Time-flow Linearity

As the fuel in the injector should start to flow first when the injector opens, I'd say that the total flow per injector cycle is not linear with time, because the first moments of injection would not give you full flow. The question is, this time could be small enough to be negligible. And, if not, the flow doesn't need to be linear, its somehow proportional. The controller will compensate for it based on the lambda sensor reading anyway.

Yes Bhrescobar:

I think the same, it should be an acelerating movement but i supose there is also a resistance force proportional to the the scuare of the velocity, i am trying to make mathematical model of it

Regards

Ciro

What kind of injection you consider? Pressure opening? Piloted by controller?

When you use the word gas is it a short for gasoline or is it a gas?

Depending on the type of injector and used pressures the laws are different. give more input and I could suggest you what you can do for a simulation of the behaviour.

If you want use the PM channel.

Nick Name

Thanks for your comment

I am considering an injector for gasoline which is controlled electicaly via a solenoid drive by the car´s computer.

The pressure as far as i know is in the order of 4 psi and because the pressure control i assume it is constant, in other analisis we can make a model taking into acount the effect of the variation in the pressure.

Thanks for your contribution to this matter

What is the PM channel?

Ciro

1- PM= not prime minister but only private message

2- In the configuration you mention the problem is the solenoid and the way it is piloted since due to its impedance the lifting is not linear. I presume you think about a DC solenoid for those you should consider 1st a delay till the field builds up a force high enough to open and then the time to move the poppet mass+spring mass to the stroke end. A similar process occurs when the current is off. 1st a time is required to decrease the force so that the spring accelerates the poppet's mass and moves it on the seat.

3- During all the time the poppet is not on its seat gasoline can flow through the gap at start under laminar conditions since Reynolds is very low then as a turbulent flow. The flow coefficients are not constant. The quantity of injected gasoline is the integral versus time of the instant flow. The relationship is complex and cannot be simulated very easy but you can use for small gaps a coefficient proportional to Re and in the turbulent flow range consider a constant coefficient of 0.6...0.65.

The flow will be proportional to: Q= α*A(t)*(2*Δp/ρ)^0.5 where

α - flow coefficient

A(t)- opening of valve

Δp - pressure drop at valve seat

ρ- specific mass of fluid.

Using either XLS integration programmes "ad-hoc" or Vissim or Simulink you may simulate the valve solenoid+poppet and determine how the flow depends on opening and how the quantity changes versus time.

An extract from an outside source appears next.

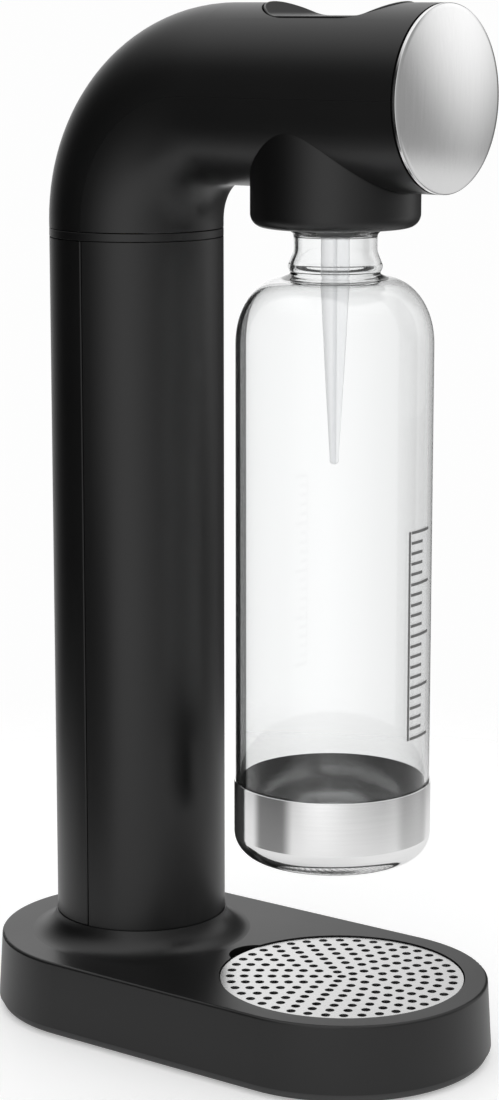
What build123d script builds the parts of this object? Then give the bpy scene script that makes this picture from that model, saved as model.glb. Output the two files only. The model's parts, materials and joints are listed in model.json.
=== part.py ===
from build123d import *
import math
import os

os.makedirs("parts", exist_ok=True)

# ---------------------------------------------------------------- driving dimensions (mm)
ARM_TOP_Z = 430.0  # floor to the top of the arm
TUBE_R = 36.4  # outer radius of the column and of the arm
SHELL = 2.4  # wall of the moulded shells
BEND_R = 52.7  # centre-line radius of the elbow
COLUMN_Y = 53.4  # column axis
BOTTLE_Y = -48.1  # bottle, boss and tilt axis
ARM_END_Y = -98.3  # where the arm tube stops
DISC_FACE_Y = -100.6  # rim of the front disc
DISC_DOME = 2.2  # rise of its slightly domed face

BASE_HEIGHT = 32.9
BASE_BOTTOM_R = 62.4  # end radius of the stadium at the seam
BASE_TOP_R = 60.7  # end radius at the deck
BASE_CENTRES = 106.8  # distance between the two end centres
BASE_SEAM_Z = 4.6
BASE_WALL = 2.8
PLATE_INSET = 1.1  # how far the base plate stands back from the housing
DECK = 3.0

GRILLE_Y = -53.5
GRILLE_R = 50.6
GRILLE_THICK = 1.2
WELL_R = 51.15  # bore that the drip tray drops into
HOLE_R = 1.9
HOLE_RINGS = 8
HOLE_PITCH = 5.8
NOTCH_R = 12.3

RING_BOTTOM_Z = 334.3
RING_TOP_Z = 337.9
SEAM_GAP = 0.25
SPLIT_GAP = 0.08  # between the two halves of the head
FOOT_TOP_Z = 42.6  # top of the flared column foot

BOSS_R = 33.9
BOSS_BOTTOM_Z = 342.6
BOSS_CAVITY_R = 31.5
BOSS_MOUTH_R = 25.0
TILT_Z = 352.0  # height of the bottle holder's tilt axis

BUTTON_Y = -49.6
BUTTON_LENGTH = 65.4
BUTTON_WIDTH = 39.4
BUTTON_GAP = 0.4
BUTTON_BOTTOM_Z = 414.0
DISH_Z = 424.9  # flat bottom of the button's finger saddle
DISH_HALF = 20.6  # half length of that flat bottom
DISH_RISE = 6.2  # rise of each sloping end
DISH_RUN = 12.1  # length of each sloping end
DISH_R = 13.0  # blend between bottom and ends
TIP_R = 12.0  # dome on the tips that push the lever and that it pushes

CYLINDER_R = 30.0
CYLINDER_BOTTOM_Z = 20.0
VALVE_TOP_Z = 358.0
PORT_Z = 365.4  # gas outlet of the valve receiver
GAS_SPOT = (23.4, BOTTLE_Y + 14.1)  # gas inlet of the holder frame; the relief valve mirrors it
THREAD_R = 10.5  # TR21 cylinder thread
LEVER_PIVOT_Y = 66.0
LEVER_PIVOT_Z = 382.0

BOTTLE_R = 39.7
BOTTLE_WALL = 1.8
BOTTLE_BOTTOM_Z = 84.7
SLEEVE_TOP_Z = 117.0
SLEEVE_R = 40.3

# ---------------------------------------------------------------- derived sizes
ARM_Z = ARM_TOP_Z - TUBE_R
BEND_Z = ARM_Z - BEND_R
BEND_Y = COLUMN_Y - BEND_R
TUBE_INNER_R = TUBE_R - SHELL
COLUMN_AXIS = Axis((0, COLUMN_Y, 0), (0, 0, 1))
BOTTLE_AXIS = Axis((0, BOTTLE_Y, 0), (0, 0, 1))
GRILLE_AXIS = Axis((0, GRILLE_Y, 0), (0, 0, 1))
ARM_AXIS = Axis((0, 0, ARM_Z), (0, 1, 0))
SIDE = Plane.YZ  # sketches seen from the +X side


def upright(centre_y):
    """Vertical plane through an axis at centre_y: local x is the radius, local y the height."""
    return Plane(origin=(0, centre_y, 0), x_dir=(1, 0, 0), z_dir=(0, -1, 0))


def profile(centre_y, *points):
    """Closed half profile of a turned piece, as (radius, height) points."""
    with BuildSketch(upright(centre_y)) as sketch:
        with BuildLine():
            Polyline(*points, close=True)
        make_face()
    return sketch.sketch


def collar(centre_y, outer, inner, low, high):
    """Half profile of a plain ring."""
    return profile(centre_y, (inner, low), (outer, low), (outer, high), (inner, high))


def stadium(height, radius):
    """Outline of the base at a height, with end arcs of the given radius."""
    with BuildSketch(Plane.XY.offset(height)) as sketch:
        SlotCenterToCenter(BASE_CENTRES, 2 * radius, rotation=90)
    return sketch.sketch


def tube_path():
    """Centre line of column top, elbow and arm, from the trim ring to the arm's end."""
    with BuildLine(SIDE) as line:
        Line((COLUMN_Y, RING_TOP_Z + SEAM_GAP), (COLUMN_Y, BEND_Z))
        CenterArc((BEND_Y, BEND_Z), BEND_R, 0, 90)
        Line((BEND_Y, ARM_Z), (ARM_END_Y, ARM_Z))
    return line.line


def tube_section(radius):
    """Disc across the column's axis at the start of the head."""
    with BuildSketch(Plane.XY.offset(RING_TOP_Z + SEAM_GAP)) as sketch:
        with Locations((0, COLUMN_Y)):
            Circle(radius)
    return sketch.sketch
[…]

Such simulations I did years ago for digital (PWM) control of hydraulic (or pneumatic) cylinders in pressure or displacement.

Dear nick name:

This was a wise analisis, but i think the opennig time should be very short (the open time is between 1 to 5 ms and the opening time should be much shorter than that, "i guess") and we perhaps can just forget about that, in that case only we can take into acount the "inercial" and use the newton`s low to solve the problem, but i think we must take the resistance to the flow that i guess is proportional to the scuare of the velocity, when i put all togheter i found a diferencial ecuation that i am trying to solve in this days, but i am still doubt about what i am doing.

What do you think

Thanks for your interest

Regards

Ciro

send me the equation and i shall tell you if it is ok

Dear Nike Name

1.- I made a simplified injector as a cylindrical tube, on one side we have the pressure and in the other is the combustion chamber, it has a section area of "A" and a length "L"

2.- The pressure, supposed constant, is "P"

3.- The force applied in the pressure side is F= p * A

4.- According to the Newton´s law, the force applied to the mass "M" in the tube produce an acceleration "a" so we can write:

F = M*a= M*V′

5.- If we suppose the is a resistance to the flow "R" equal to the velocity squared then:

R = k * V²

6- If there are no other forces F should be equal to R so:

M*V′ = k *V^{2 were k is a constant}

V′ = k * V² / M

This is the differential equation i found and the initial condition is

V(0) = 0

I am not sure all this is OK, it to much time i left the university

Thanks for your interest

Ciro

Make a sketch of the injector.

1-your equation is only partly valid since the "k" factor is variable and you consider it as constant.

2-pressure is NOT only on one side of the fluid column but everywhere inside the volume and it acts as well at the opening area which let the fluid flow to the following space.

3-the fluid volume should not be considered as a solid body as you do this leads to too big errors. Depending on the ration L/d the fluid has or not be considered as a whole body and the compressibility (bulk modulus with or without wall elasticity correction) has or not be put in the equation.

4-are you sure about the pressure? It seems to me too low. Which are the dimensions of the tube to the injector from the pump? Do you have any accumulator? Internal and external diameter of the injector?

5-from your equation one can deduce that: dV/dt= k*V²/M and dV/V²= k/M*dt I let you integrate the equation and verify if it will fit with your initial condition V=0 at t=0.

If I have the injector sketch I can have a better look at the kind of equation one would need to solve your problem but I do not feel the one you wrote as the solution. To your information I too left the college a very long time ago, better I do not say how many years.

I did my best and am sorry that you did not appreciate my answer as good.

Dear nick name:

Perhaps there is a misunderstanding, i do appreciate a lot your answers, thanks you very, very, very much, maybe my English is not good enough to express my gratefulness.

I will try to get an injector sketch to send it to you.

kind regards

Ciro